- **YOUR INSTRUCTIONS**: Note each line that includes the word "scene". Copy those lines.

:::::

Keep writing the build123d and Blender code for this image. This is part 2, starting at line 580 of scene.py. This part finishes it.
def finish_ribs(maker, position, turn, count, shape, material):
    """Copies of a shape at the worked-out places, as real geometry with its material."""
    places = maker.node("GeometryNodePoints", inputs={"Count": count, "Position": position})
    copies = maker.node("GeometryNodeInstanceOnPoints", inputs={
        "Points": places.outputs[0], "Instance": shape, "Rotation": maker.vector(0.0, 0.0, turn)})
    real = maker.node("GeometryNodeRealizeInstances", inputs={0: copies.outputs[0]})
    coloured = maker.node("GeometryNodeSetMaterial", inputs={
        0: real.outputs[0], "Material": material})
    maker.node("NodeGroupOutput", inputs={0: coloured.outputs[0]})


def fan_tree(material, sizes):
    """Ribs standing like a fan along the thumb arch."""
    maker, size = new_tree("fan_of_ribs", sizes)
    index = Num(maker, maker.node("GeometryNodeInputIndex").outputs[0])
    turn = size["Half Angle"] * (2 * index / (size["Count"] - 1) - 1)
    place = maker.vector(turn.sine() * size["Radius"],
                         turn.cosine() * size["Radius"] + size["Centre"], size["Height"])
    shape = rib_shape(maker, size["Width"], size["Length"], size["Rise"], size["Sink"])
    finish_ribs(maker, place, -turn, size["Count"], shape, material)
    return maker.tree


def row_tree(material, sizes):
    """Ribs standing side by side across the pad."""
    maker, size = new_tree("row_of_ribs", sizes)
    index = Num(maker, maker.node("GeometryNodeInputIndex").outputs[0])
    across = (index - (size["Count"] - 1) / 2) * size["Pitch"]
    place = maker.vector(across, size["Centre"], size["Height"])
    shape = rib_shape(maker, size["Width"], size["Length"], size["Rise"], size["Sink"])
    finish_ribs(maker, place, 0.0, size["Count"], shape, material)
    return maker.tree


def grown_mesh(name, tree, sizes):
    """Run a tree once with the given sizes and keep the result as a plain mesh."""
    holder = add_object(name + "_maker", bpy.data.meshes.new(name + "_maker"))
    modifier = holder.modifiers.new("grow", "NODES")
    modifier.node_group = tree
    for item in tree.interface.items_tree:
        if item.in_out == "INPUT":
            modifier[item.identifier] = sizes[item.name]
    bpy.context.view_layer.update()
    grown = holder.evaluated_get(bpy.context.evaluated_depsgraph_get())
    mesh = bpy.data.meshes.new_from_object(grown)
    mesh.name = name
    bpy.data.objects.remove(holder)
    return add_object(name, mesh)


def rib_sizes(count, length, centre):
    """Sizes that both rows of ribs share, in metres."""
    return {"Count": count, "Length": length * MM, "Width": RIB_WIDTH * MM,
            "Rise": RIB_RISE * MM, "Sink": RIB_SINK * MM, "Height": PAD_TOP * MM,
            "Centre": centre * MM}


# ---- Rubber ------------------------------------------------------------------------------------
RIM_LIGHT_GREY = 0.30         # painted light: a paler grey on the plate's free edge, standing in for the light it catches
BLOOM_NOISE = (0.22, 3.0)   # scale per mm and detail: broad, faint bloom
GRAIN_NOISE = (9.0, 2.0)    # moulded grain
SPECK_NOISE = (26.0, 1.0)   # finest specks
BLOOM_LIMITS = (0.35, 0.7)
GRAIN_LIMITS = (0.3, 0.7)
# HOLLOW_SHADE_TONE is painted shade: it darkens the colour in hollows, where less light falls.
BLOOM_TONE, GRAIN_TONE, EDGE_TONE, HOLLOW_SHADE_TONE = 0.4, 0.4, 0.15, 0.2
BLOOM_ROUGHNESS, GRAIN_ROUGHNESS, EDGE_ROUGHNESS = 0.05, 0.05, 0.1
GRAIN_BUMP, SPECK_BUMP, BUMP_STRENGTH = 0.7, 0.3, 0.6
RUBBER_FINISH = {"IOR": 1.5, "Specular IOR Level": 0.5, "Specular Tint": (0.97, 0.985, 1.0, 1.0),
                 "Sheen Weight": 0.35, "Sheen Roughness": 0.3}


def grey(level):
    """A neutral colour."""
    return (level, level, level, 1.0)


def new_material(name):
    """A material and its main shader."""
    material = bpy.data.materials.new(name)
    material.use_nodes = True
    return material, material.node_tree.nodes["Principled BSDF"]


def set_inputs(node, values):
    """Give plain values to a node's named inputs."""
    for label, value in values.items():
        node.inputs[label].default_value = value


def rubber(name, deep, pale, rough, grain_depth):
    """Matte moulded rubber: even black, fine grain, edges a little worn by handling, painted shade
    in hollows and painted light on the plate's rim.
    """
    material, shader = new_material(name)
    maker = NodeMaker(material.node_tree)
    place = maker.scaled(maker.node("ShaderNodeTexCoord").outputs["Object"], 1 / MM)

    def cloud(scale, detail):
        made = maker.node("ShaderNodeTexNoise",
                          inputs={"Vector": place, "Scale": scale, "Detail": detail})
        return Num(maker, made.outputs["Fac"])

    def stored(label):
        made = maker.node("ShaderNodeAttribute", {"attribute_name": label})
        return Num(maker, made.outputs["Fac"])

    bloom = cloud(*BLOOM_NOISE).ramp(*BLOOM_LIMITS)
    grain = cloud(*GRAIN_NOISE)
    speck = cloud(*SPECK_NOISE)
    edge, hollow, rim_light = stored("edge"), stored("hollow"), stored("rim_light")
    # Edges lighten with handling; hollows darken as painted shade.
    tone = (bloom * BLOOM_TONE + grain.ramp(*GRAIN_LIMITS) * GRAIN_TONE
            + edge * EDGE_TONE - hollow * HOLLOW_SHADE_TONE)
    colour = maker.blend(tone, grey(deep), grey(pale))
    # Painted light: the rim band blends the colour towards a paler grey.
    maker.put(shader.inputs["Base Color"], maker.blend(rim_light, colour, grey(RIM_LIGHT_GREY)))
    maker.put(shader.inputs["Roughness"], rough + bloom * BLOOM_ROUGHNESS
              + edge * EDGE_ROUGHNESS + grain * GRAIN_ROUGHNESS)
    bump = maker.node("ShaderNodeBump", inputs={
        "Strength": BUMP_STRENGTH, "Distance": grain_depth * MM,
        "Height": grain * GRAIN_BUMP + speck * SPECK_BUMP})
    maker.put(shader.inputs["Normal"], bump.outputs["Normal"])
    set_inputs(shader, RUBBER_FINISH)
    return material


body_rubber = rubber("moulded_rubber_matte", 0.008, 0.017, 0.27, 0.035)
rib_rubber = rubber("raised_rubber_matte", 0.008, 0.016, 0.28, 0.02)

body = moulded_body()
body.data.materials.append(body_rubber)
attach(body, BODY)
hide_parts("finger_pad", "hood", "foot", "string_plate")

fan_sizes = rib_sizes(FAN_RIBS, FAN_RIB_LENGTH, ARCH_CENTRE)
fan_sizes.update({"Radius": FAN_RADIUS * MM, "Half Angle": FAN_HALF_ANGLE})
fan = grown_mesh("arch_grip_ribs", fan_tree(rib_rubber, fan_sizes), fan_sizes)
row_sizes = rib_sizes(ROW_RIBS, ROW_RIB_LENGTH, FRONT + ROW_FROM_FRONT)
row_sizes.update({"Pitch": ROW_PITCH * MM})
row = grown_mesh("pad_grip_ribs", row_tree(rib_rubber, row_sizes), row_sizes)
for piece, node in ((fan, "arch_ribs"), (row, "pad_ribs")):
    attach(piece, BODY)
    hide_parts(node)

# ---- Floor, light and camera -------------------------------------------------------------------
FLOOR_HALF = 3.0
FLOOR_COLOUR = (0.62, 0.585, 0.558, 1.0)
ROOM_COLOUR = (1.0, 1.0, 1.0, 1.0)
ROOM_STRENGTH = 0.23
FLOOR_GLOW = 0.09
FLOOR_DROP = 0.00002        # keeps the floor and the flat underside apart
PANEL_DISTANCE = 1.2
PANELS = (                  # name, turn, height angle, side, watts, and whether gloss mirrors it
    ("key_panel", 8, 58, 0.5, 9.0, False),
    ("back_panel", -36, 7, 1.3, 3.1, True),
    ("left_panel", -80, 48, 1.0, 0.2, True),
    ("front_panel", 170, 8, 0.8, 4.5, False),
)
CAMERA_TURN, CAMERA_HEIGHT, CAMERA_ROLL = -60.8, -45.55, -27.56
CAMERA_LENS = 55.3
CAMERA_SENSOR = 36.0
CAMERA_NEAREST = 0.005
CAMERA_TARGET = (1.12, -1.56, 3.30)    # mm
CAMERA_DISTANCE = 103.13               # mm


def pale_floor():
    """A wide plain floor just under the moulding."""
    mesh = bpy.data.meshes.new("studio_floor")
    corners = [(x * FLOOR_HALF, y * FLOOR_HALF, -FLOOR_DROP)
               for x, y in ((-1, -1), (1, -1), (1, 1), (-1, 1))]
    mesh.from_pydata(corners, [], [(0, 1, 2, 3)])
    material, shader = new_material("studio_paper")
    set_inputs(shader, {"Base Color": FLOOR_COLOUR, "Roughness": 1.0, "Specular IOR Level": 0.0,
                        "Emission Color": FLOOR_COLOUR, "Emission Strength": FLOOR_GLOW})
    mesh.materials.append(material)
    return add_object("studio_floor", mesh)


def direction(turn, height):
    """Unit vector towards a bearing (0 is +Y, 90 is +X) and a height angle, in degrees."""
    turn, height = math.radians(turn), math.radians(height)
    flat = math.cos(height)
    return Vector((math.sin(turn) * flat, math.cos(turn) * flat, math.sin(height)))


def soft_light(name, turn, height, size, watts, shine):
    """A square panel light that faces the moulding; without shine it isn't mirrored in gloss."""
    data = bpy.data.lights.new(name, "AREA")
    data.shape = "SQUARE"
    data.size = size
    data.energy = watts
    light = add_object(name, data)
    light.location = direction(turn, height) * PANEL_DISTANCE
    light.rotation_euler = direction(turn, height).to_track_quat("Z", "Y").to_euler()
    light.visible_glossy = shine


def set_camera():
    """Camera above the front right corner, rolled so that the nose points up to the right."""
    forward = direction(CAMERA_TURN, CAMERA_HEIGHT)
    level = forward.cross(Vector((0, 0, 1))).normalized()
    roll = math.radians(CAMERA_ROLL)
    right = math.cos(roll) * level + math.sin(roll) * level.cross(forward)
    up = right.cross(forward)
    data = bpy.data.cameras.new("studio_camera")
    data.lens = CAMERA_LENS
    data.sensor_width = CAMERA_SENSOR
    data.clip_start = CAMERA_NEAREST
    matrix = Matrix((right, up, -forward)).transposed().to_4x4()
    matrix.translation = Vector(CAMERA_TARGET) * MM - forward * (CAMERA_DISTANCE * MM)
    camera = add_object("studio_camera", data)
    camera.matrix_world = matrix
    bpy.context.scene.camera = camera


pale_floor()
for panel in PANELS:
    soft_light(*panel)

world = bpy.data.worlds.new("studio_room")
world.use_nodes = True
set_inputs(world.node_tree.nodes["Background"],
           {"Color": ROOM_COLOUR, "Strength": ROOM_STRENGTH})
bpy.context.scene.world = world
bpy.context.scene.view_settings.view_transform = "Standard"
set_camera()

:::::

- **OUTPUT FOR THIS EXERCISE**:
Keep writing the build123d and Blender code for this image. This is part 2, starting at line 580 of scene.py. This part finishes it.
    bpy.context.scene.camera = camera
bpy.context.scene.world = world
bpy.context.scene.view_settings.view_transform = "Standard"